Besides the war with Persia, little is mentioned of Tomyris’s reign. Furthermore, outside of Central Asia, Tomyris remains relatively unknown in comparison to the emperor she defeated. Cyrus is discussed at length not only in many Ancient Greco-Roman sources, but also sources ranging from the Babylonian Chronicles and the Dead Sea Scrolls to the Bible and Quran. He is commonly known even today as Cyrus the Great, and his conquests are widely taught in world history courses. As for the warrior queen who defeated him, beyond the memory of her geographic and cultural descendants in Central Asia and renaissance art circles, she has been relegated to a footnote. Many accounts of Cyrus’s final battle do not even mention that the opposing force was led by a woman, let alone provide that woman’s name.[9] Tomyris’s exclusion from the dominant narrative is hardly an isolated phenomenon. Women of extraordinary achievements have long been overlooked by mainstream history, and Tomyris is no different.[10]

 

That’s it for Tomyris. Next installment, we’ll wrap up our discussion of warrior women of antiquity with the narrative of a lesser known Scythian queen, Amage.


Citations:

[1] Kostas Deligiorgis, “Tomyris, Queen of the Massagetes: A Mystery in Herodotus’s History,” Anistoriton Journal 14 (2014-2015): 2.

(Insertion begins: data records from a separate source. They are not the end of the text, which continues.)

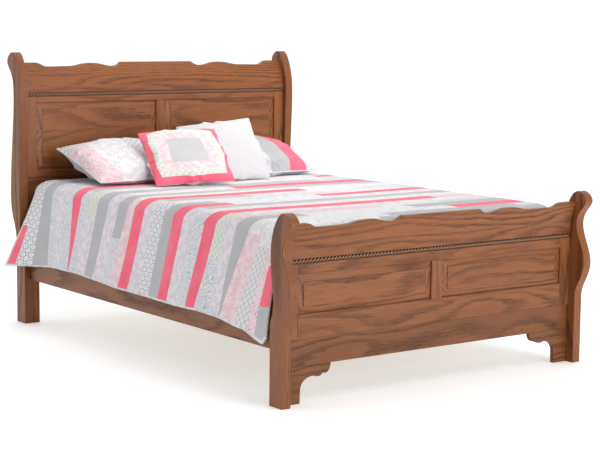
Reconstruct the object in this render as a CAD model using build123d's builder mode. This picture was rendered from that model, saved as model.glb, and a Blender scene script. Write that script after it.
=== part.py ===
"""Queen-size sleigh bed: S-profiled posts, panelled head- and footboard, side rails, slats and bedding.

Millimetres.  X runs across the bed (+X is the right-hand side seen from the foot), Y runs from the foot
towards the head, Z is up.  The origin is on the floor, at the centre of the overall length and width.
"""
import os

from build123d import *

os.makedirs("parts", exist_ok=True)

# --- driving dimensions -------------------------------------------------------------------------------
BED_WIDTH = 1660            # over the posts
LEG_SPAN = 2200             # front face of the foot legs to front face of the head legs
FOOT_OVERHANG = 51          # foot scroll and belly, forward of the foot leg
HEAD_OVERHANG = 168         # head scroll, behind the front face of the head leg
BED_LENGTH = LEG_SPAN + FOOT_OVERHANG + HEAD_OVERHANG
Y_FOOT = FOOT_OVERHANG - BED_LENGTH / 2
Y_HEAD = Y_FOOT + LEG_SPAN

POST_T = 44
POST_IN = BED_WIDTH / 2 - POST_T     # inner face of a post
FOOT_LEG_D = 86
HEAD_LEG_D = 90
BLOCK_W = 37                # inner leg block, beside the post
HEAD_BLOCK_TOP = 420
EASE = 1.5                  # eased edge on boards
POST_EASE = 2.5             # rounder edge on the posts

FRAME_T = 22                # stiles and rails of the panelled frames
STILE_W = 58
CENTRE_STILE_W = 58
TONGUE = 8                  # panel edge held in the frame's groove
TONGUE_T = 7
GROOVE_BACK = 9             # from the frame's front face to the groove
BEVEL_W = 32                # sloped border of a raised panel
ROPE_H = 20                 # strip that carries the twisted bead
ROPE_BEAD_R = 7

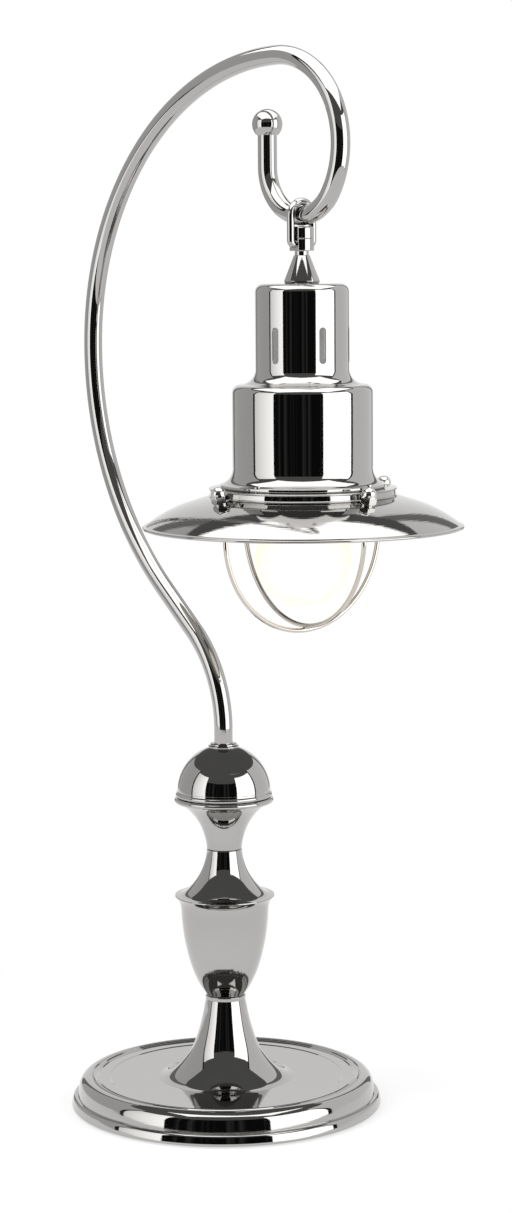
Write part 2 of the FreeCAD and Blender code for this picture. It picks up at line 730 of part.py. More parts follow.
exit_outline.addConstraint(Sketcher.Constraint("PointOnObject", exit_ring, 3, -1))
exit_place = exit_outline.addConstraint(
    Sketcher.Constraint("DistanceX", -1, 1, exit_ring, 3, number("hang_x")))
exit_outline.setExpression("Constraints[%d]" % exit_place, bound("hang_x"))
exit_size = exit_outline.addConstraint(Sketcher.Constraint("Radius", exit_ring, number("exit_rad")))
exit_outline.setExpression("Constraints[%d]" % exit_size, bound("exit_rad"))
pocket(arm_tube, exit_outline, "hook_mid_z - hook_bend", "cable_exit", back=True)
seat(arm_tube, "0", "tube_foot")

# Ball that closes the end of the hook, on a spigot in the tube.
place("ball_high", "spigot_run + sqrt(ball_rad ^ 2 - ball_seat ^ 2)")
hook_ball = turned("hook_ball", "stem_x", "tube_end - spigot_run", [
    ("0", "0"),
    ("tube_bore - fit_gap", "0"),
    ("tube_bore - fit_gap", "spigot_run"),
    ("ball_seat", "spigot_run"),
    ("ball_rad", "ball_high", "ball_rad", "left"),
    ("0", "ball_high + ball_rad", "ball_rad", "left"),
])

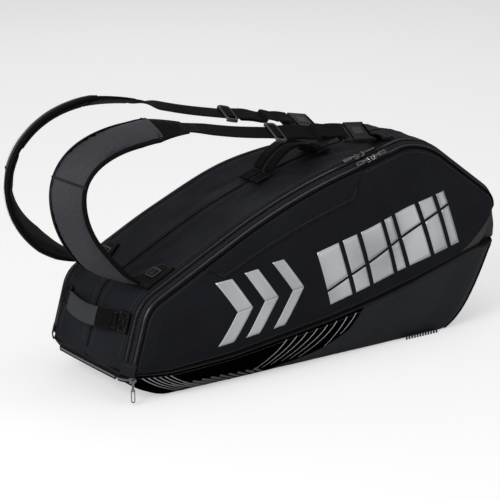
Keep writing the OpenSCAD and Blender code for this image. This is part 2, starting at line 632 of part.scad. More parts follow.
strap_pad(near);  // near_strap_pad
strap_tip(near);  // near_strap_tip
strap_webbing(near);  // near_strap_webbing
tri_glide(near);  // near_tri_glide
strap_tail(near);  // near_strap_tail
buckle_male(near);  // near_buckle_male
strap_pad(far);  // far_strap_pad
strap_tip(far);  // far_strap_tip
strap_webbing(far);  // far_strap_webbing
tri_glide(far);  // far_tri_glide
strap_tail(far);  // far_strap_tail
buckle_male(far);  // far_buckle_male
top_handle();
end_handle();
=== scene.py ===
"""Looks of a long racket bag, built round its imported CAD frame. Sizes are in mm
until a mesh is made; the frame is in metres. +X is the racket-head end, -Y the
decorated side and +Z up, as in the CAD."""
import math

import bmesh
import bpy
import numpy as np
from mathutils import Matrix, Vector
from mathutils.bvhtree import BVHTree
from mathutils.kdtree import KDTree


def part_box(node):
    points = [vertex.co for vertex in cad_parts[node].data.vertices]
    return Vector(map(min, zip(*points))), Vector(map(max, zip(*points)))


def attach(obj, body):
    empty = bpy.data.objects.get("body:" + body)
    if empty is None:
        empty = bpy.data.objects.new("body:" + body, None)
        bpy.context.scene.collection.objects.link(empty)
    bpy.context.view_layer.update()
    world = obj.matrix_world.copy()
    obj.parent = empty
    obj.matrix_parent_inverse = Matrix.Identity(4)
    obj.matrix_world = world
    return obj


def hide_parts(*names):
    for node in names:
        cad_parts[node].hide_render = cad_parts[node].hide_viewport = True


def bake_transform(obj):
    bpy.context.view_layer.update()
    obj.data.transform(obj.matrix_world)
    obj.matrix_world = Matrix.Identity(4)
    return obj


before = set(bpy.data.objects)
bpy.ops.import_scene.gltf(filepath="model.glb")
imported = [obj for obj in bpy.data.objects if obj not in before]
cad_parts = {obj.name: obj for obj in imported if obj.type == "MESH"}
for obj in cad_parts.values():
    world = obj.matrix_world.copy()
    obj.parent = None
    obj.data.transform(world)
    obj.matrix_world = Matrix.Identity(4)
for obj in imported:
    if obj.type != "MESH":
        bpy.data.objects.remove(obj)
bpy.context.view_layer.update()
MM = 0.001
NEAR, FAR = -1, 1
TAG = {NEAR: "near", FAR: "far"}
BAND_BODY = {NEAR: "near_band", FAR: "far_door"}
PANEL_BODY = {NEAR: "near_panel", FAR: "far_door"}
TAU = 2 * math.pi


def box_mm(node):
    """Lowest and highest corner of a CAD node, in mm."""
    lo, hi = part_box(node)
    return np.array(lo) / MM, np.array(hi) / MM


# ---------------------------------------------------------------- sizes
TAIL_X, NOSE_X = -375.0, 399.0
SHOULDER, SLOPE, CREST = (-344.0, 162.0), (-63.7, 303.0), (240.4, 348.0)
SHOULDER_R, SLOPE_R, CREST_R, NOSE_R = 60.0, 1150.0, 130.0, 45.0
NOSE_TOP = 226.0
CROWN, BULGE = 3.0, 13.0
BAND_W, BAND_DROP = 18.0, 10.0
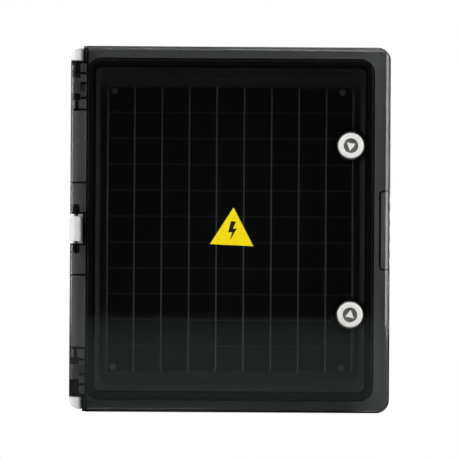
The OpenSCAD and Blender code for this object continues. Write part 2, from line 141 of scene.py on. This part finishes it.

[2] Susan L. Smith, The Power of Women: A Topos in Medieval Art and Literature (University of Pennsylvania Press, 1995): 2.

[3] “ὦ βασιλεῦ Μήδων, παῦσαι σπεύδων τὰ σπεύδεις: οὐ γὰρ ἂν εἰδείης εἴ τοι ἐς καιρὸν ἔσται ταῦτα τελεόμενα: παυσάμενος δὲ βασίλευε τῶν σεωυτοῦ, καὶ ἡμέας ἀνέχευ ὁρέων ἄρχοντας τῶν περ ἄρχομεν.” Herodotus, Historíai, 1.206.1.

[4] Minns, Scythians and Greeks, 44.

[5] Herodotus, Historíai, 1.207.5.

[6] Mayor, Amazons: Lives & Legends, 146.

[7] “εἰ δὲ ταῦτα οὐ ποιήσεις, ἥλιον ἐπόμνυμί τοι τὸν Μασσαγετέων δεσπότην, ἦ μέν σε ἐγὼ καὶ ἄπληστον ἐόντα αἵματος κορέσω.” Herodotus, Historíai, 1.212.3.

[8] Herodotus, Historíai, 1.214.4 - 1.214.5.

[9] Abetekov and Yusupov, “Ancient Iranian Nomads,” 25.

[10] Cameron, Feminism: Brief Introduction, 96.